Josh Hannes, vice president of the Wyoming Hospital Association, echoed those sentiments, arguing that shifting care from an emergency hospital setting to primary care environments is both cost-effective and good policy.

“When you provide coverage to people, they can access care in the right place at the right time,” Hannes said.

Also of concern were fears of the so-called “crowd out” phenomena. For Wyomingites living above the poverty line but below the 138% threshold, a shift to Medicaid would require switching insurance providers, as those individuals currently qualify for heavily-subsidized private insurance.

Stefan Johansson, director of the Wyoming Department of Health, testified that approximately 19,000 uninsured Wyomingites would gain access to health insurance coverage if lawmakers expand Medicaid. (AP Photo/Mead Gruver, File)

Such a switch wouldn’t substantially impact their finances — a difference between “heavily federally-funded Medicaid versus heavily federally-funded private insurance subsidies,” Wyoming Department of Health director Stefan Johansson explained. But it would no doubt cause logistical problems.

Conservative lawmakers raise abortion, transgender and budgetary concerns

For some lawmakers, the concern wasn’t only who Medicaid expansion would impact but also which treatments it would cover.

Chair of the Wyoming Freedom Caucus Rep. John Bear (R-Gillette) alleged, without evidence, that Medicaid expansion in other states has been used to finance abortions. However, federal law currently prevents federal dollars from being spent in such a manner.

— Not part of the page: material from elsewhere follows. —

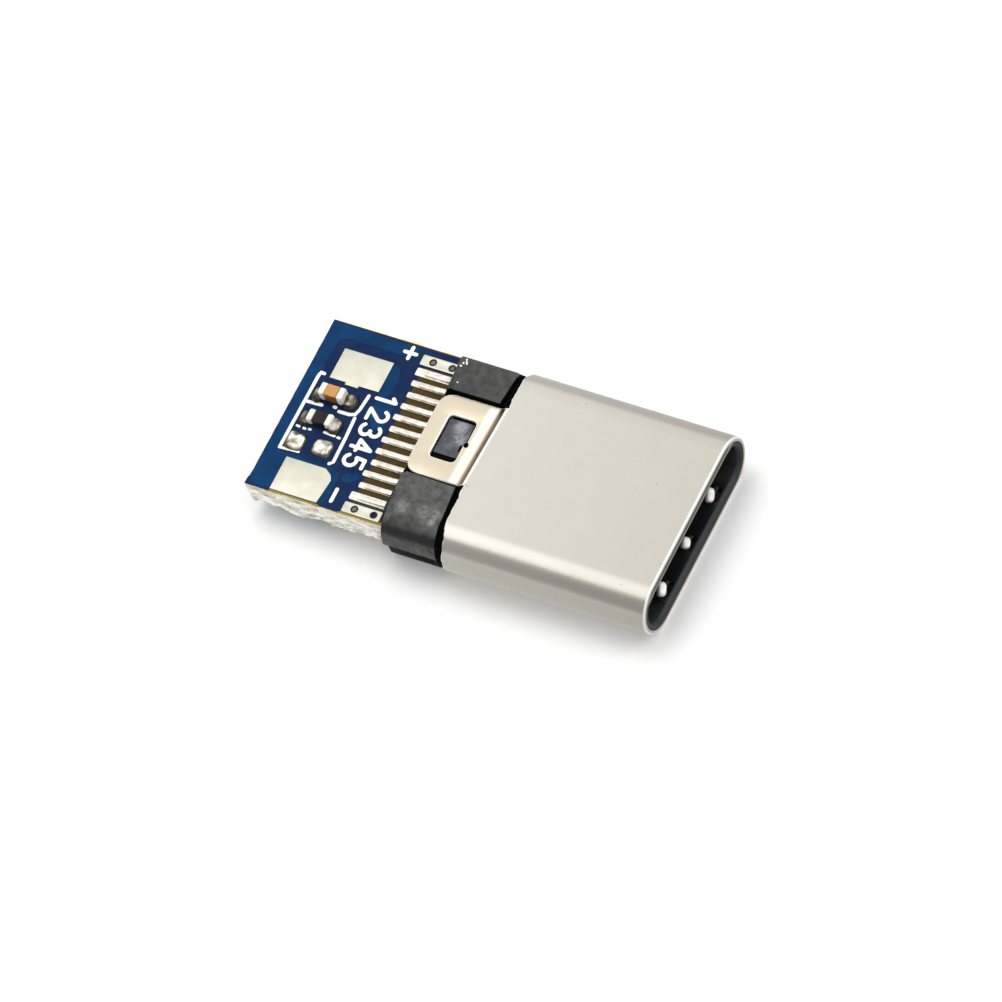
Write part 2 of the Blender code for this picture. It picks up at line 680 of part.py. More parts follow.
def spring_line():
    """(x, z) down one finger from its root, over the crest that presses on the socket, to its tip."""
    base = HOUSING_HEIGHT / 2 - SPRING_SINK + SEAT + SPRING_THICKNESS / 2
    crest = SPRING_CREST + SPRING_THICKNESS / 2
    corners = [
        (-SPRING_ROOT, base),
        (-SPRING_ROOT + SPRING_CREST_AT / 2, base),
        (-SPRING_CREST_AT, crest),
        (-SPRING_TIP_AT, crest + SPRING_THICKNESS),
    ]
    return bent_line(corners, SPRING_CREST_AT / 3)


def make_springs(plug, metal):
    half = SPRING_WIDTH / 2
    breaks = []
    for y, width in zip(FINGER_YS, FINGER_WIDTHS):
        breaks += [y - width / 2, y + width / 2]
    ys = [-half, *breaks, half]
    line = spring_line()
    base = line[0][1]
    for name, turned in (("grounding_spring_upper", False), ("grounding_spring_lower", True)):
        mesh = bpy.data.meshes.new(name)
        bm = bmesh.new()
        back = [bm.verts.new((-SPRING_BACK, y, base)) for y in ys]
        root = [bm.verts.new((-SPRING_ROOT, y, base)) for y in ys]
        for i in range(len(ys) - 1):
            bm.faces.new((back[i], back[i + 1], root[i + 1], root[i]))
        for first in range(1, len(ys) - 1, 2):
            row = [root[first], root[first + 1]]
            for x, z in line[1:]:
                new_row = [bm.verts.new((x, vert.co.y, z)) for vert in row]
                bm.faces.new((row[0], row[1], new_row[1], new_row[0]))
                row = new_row
        bmesh.ops.recalc_face_normals(bm, faces=bm.faces)
        bm.to_mesh(mesh)
        bm.free()
        spring = plug.add(name, mesh, metal, turned)
        thicken(spring, SPRING_THICKNESS)
        shade(mesh)


def via_places():
    """(x, y) of the four holes through the ground pads."""
    back = -(BLOCK_BACK + GROUND_PAD_LENGTH) + VIA_INSET
    return [(back + step * VIA_PITCH, side * GROUND_PAD_Y) for side in (-1, 1) for step in (0, 1)]


def land_outline(y):
    """A contact's land: straight sides and a round rear end."""
    radius = LAND_WIDTH / 2
    back = -(BLOCK_BACK + TAIL_LENGTH + LAND_AHEAD) + radius
    front = -BLOCK_BACK + SLOT_FIT
    angles = [math.pi / 2 + math.pi * step / 6 for step in range(7)]
    round_end = [(back + radius * math.cos(a), y + radius * math.sin(a)) for a in angles]
    return [(front, y + radius), *round_end, (front, y - radius)]


def make_board(plug, laminate):
    """The board with its lands, which are part of its copper, standing proud on both faces."""
    low = BOARD_SHIFT - BOARD_WIDTH / 2
    high = BOARD_SHIFT + BOARD_WIDTH / 2
    edge = [(-BOARD_BACK, low), (-BOARD_FRONT, low), (-BOARD_FRONT, high), (-BOARD_BACK, high)]
    holes = [circle(place, VIA_RADIUS) for place in via_places()]
    mesh = plate("circuit_board", [edge, *holes], -BOARD_TOP, BOARD_TOP)
    board = plug.add("circuit_board", mesh, laminate)
    lands = []
    for y in CONTACT_YS:
        land = plate("land", [land_outline(y)], BOARD_TOP - COPPER, BOARD_TOP + COPPER)
        lands += [land, half_turn(land)]
    cut(board, plug.add_cutter("lands", gather("lands", lands)), "UNION")
    shade(mesh)


def make_pads(plug, tinned):
    low = BOARD_TOP + SEAT
    high = low + COPPER
    back = -BOARD_BACK + SUPPLY_PAD_INSET
    front = back + SUPPLY_PAD_LENGTH
    near, far = POSITIVE_PAD_Y
    outline = [
        (back, near),
        (back + SUPPLY_PAD_LENGTH / 3, near),
        (back + SUPPLY_PAD_LENGTH / 3, near - PAD_NOTCH / 2),
        (back + SUPPLY_PAD_LENGTH * 0.6, near - PAD_NOTCH / 2),
        (back + SUPPLY_PAD_LENGTH * 0.6, near),
        (front, near),
        (front, far),
        (back, far),
    ]
    plug.add("supply_pad_positive", plate("supply_pad_positive", [outline], low, high), tinned)
    near, far = NEGATIVE_PAD_Y
    outline = [
        (back, near),
        (front - PAD_NOTCH / 2, near),
        (front, far - 2 * PAD_NOTCH),
        (front - PAD_NOTCH / 2, far - PAD_NOTCH),
        (front - 2 * PAD_NOTCH, far),
        (back, far),
    ]
    plug.add("supply_pad_negative", plate("supply_pad_negative", [outline], low, high), tinned)
    pad_back = -(BLOCK_BACK + GROUND_PAD_LENGTH)
    centre_x = pad_back + GROUND_PAD_LENGTH / 2
    for side, word in ((1, "far"), (-1, "near")):
        y = side * GROUND_PAD_Y
        pad = rounded_box((centre_x, y), GROUND_PAD_LENGTH, GROUND_PAD_WIDTH, PAD_NOTCH / 4, 2)
        holes = [circle(place, VIA_RADIUS) for place in via_places() if place[1] * side > 0]
        for face, levels in (("upper", (low, high)), ("lower", (-high, -low))):
            name = f"ground_pad_{face}_{word}"
            plug.add(name, plate(name, [pad, *holes], *levels), tinned)


def chip_box(y, height, inset=0.0, ends=(0.0, 1.0)):
    """Low and high corners of a share of a chip's length, seated over the board's copper."""
    back = CHIP_X - CHIP_LENGTH / 2
    floor = BOARD_TOP + SEAT
    low = (back + CHIP_LENGTH * ends[0], y - CHIP_WIDTH / 2 + inset, floor + inset)
    high = (back + CHIP_LENGTH * ends[1], y + CHIP_WIDTH / 2 - inset, floor + height - inset)
    return low, high


def solder_mesh(name, centre, radii):
    mesh = bpy.data.meshes.new(name)
    bm = bmesh.new()
    bmesh.ops.create_uvsphere(bm, u_segments=14, v_segments=8, radius=1.0)
    bmesh.ops.scale(bm, verts=bm.verts, vec=radii)
    bmesh.ops.translate(bm, verts=bm.verts, vec=centre)
    bm.to_mesh(mesh)
    bm.free()
    return mesh


def make_solder(plug, name, metal, centre, radii, around=None):
    """A drop sitting on the board, hollowed where it wets a chip's end."""
    mesh = solder_mesh(name, centre, radii)
    drop = plug.add(name, mesh, metal)
    below = BOARD_TOP + SEAT
    reach = 3 * max(radii)
    low = (centre[0] - reach, centre[1] - reach, below - reach)
    high = (centre[0] + reach, centre[1] + reach, below)
    cut(drop, plug.add_cutter(f"under_{name}", box(name, low, high)))
    if around:
        low = [value - FIT for value in around[0]]
        high = [value + FIT for value in around[1]]
        low[2] = below - reach
        cut(drop, plug.add_cutter(f"inside_{name}", box(name, low, high)))
    shade(mesh, 60)


def make_chip(plug, name, y, height, body_material, end_metal, solder):
    share = CHIP_END / CHIP_LENGTH
    gap = SEAT / CHIP_LENGTH
    body = chip_box(y, height, inset=SEAT, ends=(share + gap, 1 - share - gap))
    plug.add(f"{name}_body", box(f"{name}_body", *body), body_material)
    for side, ends in (("rear", (0.0, share)), ("front", (1 - share, 1.0))):
        cap_name = f"{name}_end_{side}"
        cap = plug.add(cap_name, box(cap_name, *chip_box(y, height, ends=ends)), end_metal)
        round_edges(cap, CHIP_END / 6)
    whole = chip_box(y, height)
    for side, x in (("rear", whole[0][0]), ("front", whole[1][0])):
        centre = (x, y, BOARD_TOP)
        radii = (SOLDER_REACH, SOLDER_WIDTH / 2, height * 0.85)
        make_solder(plug, f"solder_{name}_{side}", solder, centre, radii, whole)


def make_components(plug, ceramic, glaze, end_metal, solder):
    make_chip(plug, "capacitor", CAPACITOR_Y, CAPACITOR_HEIGHT, ceramic, end_metal, solder)
    make_chip(plug, "resistor", RESISTOR_Y, RESISTOR_HEIGHT, glaze, end_metal, solder)
    reach = CHIP_LENGTH / 2
    for side, x in (("rear", CHIP_X - reach), ("front", CHIP_X + reach)):
        centre = (x, EMPTY_Y, BOARD_TOP)
        make_solder(plug, f"solder_empty_{side}", solder, centre, (SOLDER_REACH, SOLDER_WIDTH / 2, BUMP_HEIGHT))


def main():
    clear_scene()
    plug = Plug()
    steel = make_material("drawn stainless steel", (0.66, 0.64, 0.60), 0.35, 1.0)
    spring_steel = make_material("spring steel", (0.70, 0.69, 0.67), 0.25, 1.0)
    plastic = make_material("black moulded LCP", (0.05, 0.05, 0.052), 0.55)
    tin = make_material("tinned copper alloy", (0.85, 0.84, 0.80), 0.30, 1.0)
    pad_tin = make_material("levelled solder", (0.82, 0.81, 0.77), 0.40, 1.0)
    laminate = make_material("glass epoxy under blue mask", (0.01, 0.06, 0.20), 0.35)
    ceramic = make_material("tan capacitor ceramic", (0.62, 0.33, 0.12), 0.5)
    glaze = make_material("black resistor glaze", (0.02, 0.02, 0.02), 0.4)
    solder = make_material("bright solder", (0.80, 0.79, 0.77), 0.20, 1.0)
    make_shell(plug, steel)
    make_front_housing(plug, plastic)
    make_rear_housing(plug, plastic)
    make_contacts(plug, tin)
    make_latch(plug, spring_steel)
    make_springs(plug, spring_steel)
    make_board(plug, laminate)
    make_pads(plug, pad_tin)
    make_components(plug, ceramic, glaze, tin, solder)


main()
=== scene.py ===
"""Looks of the USB-C plug on its solder board: finishes, fine meshes, printed marks, studio.

Lengths are written in millimetres in the part's own frame (+X out of the mouth, +Z up, z = 0 on the
ground) and turned to metres by MM. The plug's lower face is its upper one after half a turn about its
axis; face and up are 1 above and -1 below.
"""

import math

import bmesh
import bpy
from mathutils import Matrix, Vector, noise


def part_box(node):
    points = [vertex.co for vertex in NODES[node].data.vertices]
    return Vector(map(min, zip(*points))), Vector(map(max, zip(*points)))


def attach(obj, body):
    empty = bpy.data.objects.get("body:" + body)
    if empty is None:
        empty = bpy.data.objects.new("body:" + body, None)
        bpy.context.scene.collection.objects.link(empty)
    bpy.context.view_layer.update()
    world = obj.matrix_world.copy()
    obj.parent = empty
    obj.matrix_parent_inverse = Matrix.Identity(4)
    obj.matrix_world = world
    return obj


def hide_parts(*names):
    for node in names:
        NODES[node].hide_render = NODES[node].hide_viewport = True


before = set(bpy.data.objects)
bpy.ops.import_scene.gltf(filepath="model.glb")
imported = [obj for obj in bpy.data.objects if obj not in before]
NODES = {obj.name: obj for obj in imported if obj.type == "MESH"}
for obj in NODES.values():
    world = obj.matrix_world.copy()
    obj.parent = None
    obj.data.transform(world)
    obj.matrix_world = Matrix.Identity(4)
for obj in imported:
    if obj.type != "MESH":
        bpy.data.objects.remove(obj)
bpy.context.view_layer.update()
MM = 0.001

# Sizes of the solids that the finer pieces follow
MOUTH_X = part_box("shell")[1].x / MM
SHELL_LENGTH = 8.40
SHELL_REAR_X = MOUTH_X - SHELL_LENGTH
SHELL_WIDTH = (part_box("shell")[1].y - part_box("shell")[0].y) / MM
SHELL_HEIGHT = (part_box("shell")[1].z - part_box("shell")[0].z) / MM
MIDDLE = SHELL_HEIGHT / 2
SHELL_WALL = 0.16
TAB_END_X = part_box("shell")[0].x / MM
TAB_WIDTH = 3.47
TAB_SHIFT = 0.365
TAB_DROP = 0.20
TAB_CORNER = 0.65
WINDOW_LENGTH = 1.05
WINDOW_WIDTH = 1.83
WINDOW_BAR = 0.67
WINDOW_CENTRE_X = TAB_END_X + WINDOW_BAR + WINDOW_LENGTH / 2
COPPER = 0.035
BOARD_LOW, BOARD_HIGH = (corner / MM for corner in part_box("circuit_board"))
BOARD_FACE = BOARD_HIGH.z - COPPER
BOARD_UNDERSIDE = BOARD_LOW.z + COPPER
BLOCK_REAR_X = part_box("rear_housing")[0].x / MM

# The tab's joggle starts this far behind the rear edge at the middle, and slants by this much per millimetre
JOGGLE_START = 0.085
JOGGLE_SLANT = 0.038


# Nodes and meshes


def linear(hex_colour):
    """The linear RGBA of an sRGB hex colour."""
    channels = [int(hex_colour[i : i + 2], 16) / 255 for i in (1, 3, 5)]
    return (*(c / 12.92 if c <= 0.04045 else ((c + 0.055) / 1.055) ** 2.4 for c in channels), 1.0)


def feed(node, feeds):
    """Gives each named socket a value, an sRGB hex colour or another node's output."""
    for name, value in feeds.items():
        socket = next(s for s in node.inputs if s.enabled and name in (s.name, s.identifier))
        if isinstance(value, bpy.types.NodeSocket):
            node.id_data.links.new(value, socket)
        else:
            socket.default_value = linear(value) if isinstance(value, str) else value


def add(tree, kind, feeds=None, out=None, **settings):
    """Adds a node with its settings and feeds, and gives back its named output, or else its first.

    A Mix node mixes colours.
    """
    node = tree.nodes.new("ShaderNode" + kind)
    if kind == "Mix":
        node.data_type = "RGBA"
    for name, value in settings.items():
        setattr(node, name, value)
    feed(node, feeds or {})
    return next(s for s in node.outputs if s.enabled and out in (None, s.name))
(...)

Indeed, Johansson testified that “Wyoming Medicaid does not cover abortion services, and we don’t plan to.”

Still, committee chair Rep. Steve Harshman (R-Casper) proposed an amendment to the bill which would prevent Medicaid funds from being used for abortions. The measure was approved Thursday by a voice vote.

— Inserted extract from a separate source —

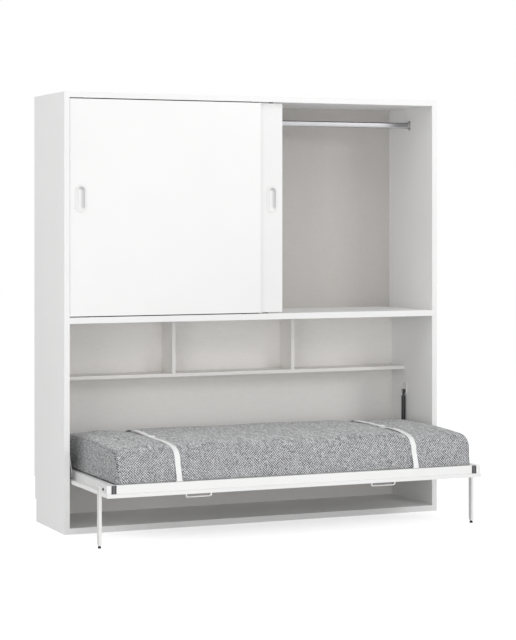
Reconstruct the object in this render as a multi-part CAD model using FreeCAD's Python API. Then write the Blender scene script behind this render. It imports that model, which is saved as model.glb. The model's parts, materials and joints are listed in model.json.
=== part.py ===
"""Horizontal wall bed under a wardrobe with two sliding doors.

Millimetres. X runs along the wall, +Y runs into the cabinet towards the wall and +Z is up.
The origin is the centre of the cabinet's footprint on the floor.
The model is at rest with the bed folded down on its legs and the right half of the wardrobe open.
"""
import FreeCAD
import Part
import math
import os

Vector = FreeCAD.Vector
X_AXIS = Vector(1, 0, 0)
Y_AXIS = Vector(0, 1, 0)
Z_AXIS = Vector(0, 0, 1)

# Cabinet
cabinet_width = 2060.0
cabinet_height = 2170.0
cabinet_depth = 505.0
side_board = 28.0
shelf_board = 30.0
back_board = 5.0
bay_height = 1002.0
skirting_depth = 33.0
skirting_height = 115.0
skirting_cap_depth = 13.0
skirting_cap_height = 230.0
niche_board = 18.0
niche_shelf_drop = 286.0
niche_depth = 149.0
niche_count = 3

# Wardrobe
divider_board = 18.0
divider_door_gap = 18.0
hanging_rail_width = 15.0
hanging_rail_height = 30.0
hanging_rail_wall = 1.2
hanging_rail_drop = 94.0
hanging_rail_inset = 258.0
rail_cup_wall = 2.5
rail_cup_depth = 11.0
rail_cup_rise = 7.0
rail_cup_gap = 0.2

# Sliding doors
door_board = 18.0
door_width = 1017.0
door_inset = 3.0
door_spacing = 4.0
door_lift = 5.0
door_side_gap = 2.0
rear_door_reveal = 129.6
track_channel = 9.0
bottom_track_depth = 8.0
bottom_channel_depth = 6.5
top_track_depth = 14.0
top_channel_depth = 12.0
roller_diameter = 30.0
roller_width = 6.0
roller_axle = 5.0
roller_inset = 90.0
roller_lift = 0.3
carrier_length = 46.0
carrier_thickness = 12.0
carrier_slot = 7.0
carrier_cover = 4.0
guide_length = 30.0
guide_depth = 20.0
guide_tongue_length = 24.0
guide_tongue_width = 8.0
guide_tongue_rise = 9.0
guide_inset = 60.0
stop_length = 20.0
stop_width = 8.4
bumper_diameter = 10.0
bumper_thickness = 1.7
bumper_end_gap = 160.0
fitting_gap = 0.1

# Finger pulls in the doors
pull_width = 62.0
pull_height = 140.0
pull_depth = 12.0
pull_rim = 4.0
pull_floor = 1.5
pull_draft = 5.0
pull_edge_inset = 57.0
pull_height_above_floor = 1645.0

# Bed and its front panel, folded down
bed_face_height = 246.0
bed_reach = 542.0
bed_rear_gap = 42.0
bed_side_gap = 10.5
closing_gap = 4.0
panel_board = 18.0
panel_edge_round = 1.5
rail_height = 40.0
side_rail_width = 25.0
cross_rail_width = 30.0
rail_wall = 2.0
frame_front_inset = 11.0
frame_rear_inset = 5.0
side_rail_inset = 22.5
plug_flange = 3.0
plug_length = 24.0
plug_fit = 0.15
plug_round = 7.0
cross_bar_width = 25.0
cross_bar_height = 25.0
cross_bar_spread = 536.0
cross_bar_screw_pitch = 300.0

# Slats
slat_count = 14
slat_width = 60.0
slat_thickness = 8.0
slat_end_inset = 73.0
holder_wall = 4.0
holder_depth = 24.0
holder_floor = 5.0
holder_end = 3.0
slat_side_play = 0.2

# Mattress and its straps
mattress_thickness = 176.0
mattress_end_inset = 19.0
mattress_front_inset = 32.0
mattress_lift = 0.3
mattress_crown = 12.0
mattress_lean = 14.0
mattress_side_height = 92.0
mattress_corner_depth = 96.0
mattress_knee_depth = 31.0
mattress_knee_share = 0.71
mattress_rounded_end = 60.0
mattress_corner_radius = 25.0
mattress_end_shares = ((1.0, 1.0), (0.5, 0.975), (0.2, 0.925), (0.045, 0.85), (0.0, 0.76))
strap_width = 27.0
strap_thickness = 1.5
strap_gap = 0.4
strap_end_inset = 340.0
strap_hem_play = 0.1
loop_width = 38.0
loop_height = 11.0
loop_wire = 3.5
loop_inset = 3.5
buckle_length = 42.0
buckle_width = 33.0
buckle_thickness = 2.5
buckle_slot_length = 9.0
buckle_bar_length = 12.0
buckle_inset = 404.0

# Handles under the front panel
handle_bar_offset = 226.0
handle_pitch = 128.0
handle_bar = 8.0
handle_projection = 33.0
handle_bend = 8.0
handle_inset = 109.0
handle_screw_depth = 9.0

# Pivots
pivot_pin = 12.0
pivot_boss = 20.0
pivot_head = 18.0
pivot_head_length = 5.0
pivot_play = 0.05
side_play = 0.3
arm_thickness = 5.0
arm_eye = 44.0
arm_base = 120.0
arm_base_height = 28.0
plate_thickness = 4.0
plate_width = 70.0
plate_rise = 25.0
plate_drop = 90.0
plate_corner = 8.0

# Legs
leg_depth = 30.0
leg_thickness = 13.0
leg_wall = 1.5
leg_wall_gap = 1.0
leg_reach = 432.0
leg_pivot_height = 278.0
leg_taper = 6.0
leg_taper_height = 12.0
leg_bolt = 8.0
leg_bolt_head = 15.0
leg_bolt_head_length = 3.5
leg_spacer = 18.0
leg_recess_play = 0.8
leg_recess_margin = 7.0
leg_plate = 4.0
leg_block_gap = 1.0
leg_block_wall = 3.0
foot_height = 12.0
foot_diameter = 18.0
foot_pad_height = 5.0
foot_stem = 8.0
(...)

Bear also raised concerns that Medicaid funds could be used for gender confirmation procedures, surgeries or medical treatments intended to help those with clinically-diagnosed gender dysphoria alter their gender presentation. He proposed an amendment to prevent Medicaid funds from covering “chemical neutering or puberty blocking drugs or surgery for the treatment of gender dysphoria,” something which narrowly cleared the committee.

Of concern to some lawmakers and expansion opponents in the audience was the reliance on federal funds to finance expansion. Freshman Rep. Sarah Penn (R-Lander), who also works as a nurse practitioner, called expansion “a stage four terminal cancer” and highlighted the growing federal deficit.

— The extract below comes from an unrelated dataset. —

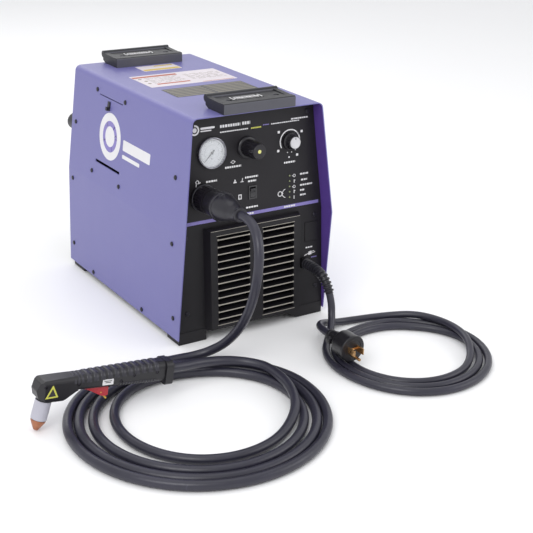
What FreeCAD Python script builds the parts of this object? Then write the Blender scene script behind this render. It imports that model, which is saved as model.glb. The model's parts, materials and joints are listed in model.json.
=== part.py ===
import FreeCAD, Part
import math
import os

# Plasma cutter unit with its hand torch. Millimetres, +Z up, +Y to the rear, +X to the right seen from the front.
# Pieces are built with x = 0 at the middle of the case, y = 0 at the top of the cover's front edge and z = 0 on
# the floor. At the end everything is moved so that the footprint of unit and torch is centred on the origin.

# Case
case_height = 370.0
case_depth = 418.0
top_half_width = 118.5
crease_half_width = 138.5
bottom_half_width = 141.5
crease_height = 186.0
crease_forward = 14.0
bottom_setback = 2.0
cover_bottom = 9.0
cover_sheet = 1.6
top_bend = 10.0
crease_bend = 8.0
panel_recess = 25.0
panel_lean = 0.055
panel_sheet = 2.0
moulding_wall = 3.5
panel_split_height = 195.0
flange_depth = 20.0
flange_wall = 2.0
rear_recess = 8.0
pan_height = 12.0
pan_sheet = 1.6
pan_flange = 22.0

# Gaps
seat_gap = 0.4
body_gap = 0.3
running_gap = 0.05

# Fasteners
screw_shank = 2.0
screw_hole = 2.25
screw_head = 3.9
screw_head_height = 2.0
screw_length = 8.0

# Handles
handle_width = 130.0
handle_depth = 62.0
handle_height = 16.5
grip_rise = 4.0
grip_radius = 6.0
handle_wall = 5.0
handle_cheek = 9.0
front_handle_forward = 2.0
rear_handle_setback = 55.0

# Gauge
gauge_x = -72.7
gauge_z = 306.8
gauge_radius = 24.6
gauge_body_radius = 21.0
gauge_bezel_height = 5.0
gauge_bezel_wall = 2.4
gauge_depth = 26.0
lens_thickness = 1.0
dial_thickness = 0.6
needle_thickness = 0.6
needle_length = 17.0
needle_rest_angle = 225.0
needle_pin = 1.0

# Regulator
regulator_x = -8.0
regulator_z = 307.0
regulator_nut_radius = 17.0
regulator_nut_height = 4.0
bonnet_radius = 10.0
bonnet_height = 12.0
spindle_radius = 4.0
regulator_knob_radius = 14.0
regulator_knob_nose = 11.5
regulator_knob_start = 8.0
regulator_knob_end = 37.0
regulator_flutes = 8

# Output control
output_x = 73.0
output_z = 306.6
output_skirt_radius = 14.0
output_body_radius = 11.0
output_cap_radius = 9.2
output_reach = 17.0
pot_radius = 12.0
pot_depth = 12.0
pot_shaft_radius = 3.0
bushing_radius = 4.6

# Switches and lights
mode_x = 1.6
mode_z = 233.0
mode_width = 13.0
mode_height = 20.0
switch_wall = 1.3
rocker_pivot = -1.0
rocker_pin = 0.9
rocker_tilt = 9.0
light_x = 72.6
light_top_z = 249.5
light_pitch = 9.0
light_count = 5
light_radius = 1.5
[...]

“In no entity other than government will we consider going into a partnership with a business that is $32 billion in debt,” Penn said. “It’s not good business.”

But others sought to reframe that debate on moral terms, arguing the spending is warranted for the benefit of the common good.

“Not every government program is an inevitable, slippery slope into the fiery, fiery pit of socialism,” said Deacon Mike Leman, representing the Catholic Diocese of Cheyenne. “We need to recognize when our colleagues are manipulating our fear that that is the case.”

What happens next?

As it currently stands, HB80 if passed is set to expire once the increased federal benefits for newly-expanding states sunset after two years. If expansion is enacted and the expanded benefit ends, lawmakers would have to vote again to extend the policy or it would automatically be shut down.

To prepare for such an outcome, Bear proposed an amendment requiring $3 million in federal dollars to be reserved for the marketing of Medicaid’s cancellation should that take place, which lawmakers adopted.

Ultimately, Bear, Reps. Tony Locke (R-Casper) and Tomi Strock (R-Douglas) voted no on the bill, with the other six lawmakers on the committee supporting it. The bill now sits waiting in the General File to be heard by the Committee of the Whole on the House floor, where it must survive three readings before it can go to the Senate.

“I’ve voted against this probably 10 times. As the appropriations chair, I cast the deciding vote in the committee that killed it — in a year it probably would have passed,” Harshman said. “I’ve just learned so much and as I’ve learned more — it’s the right thing to do for the people.”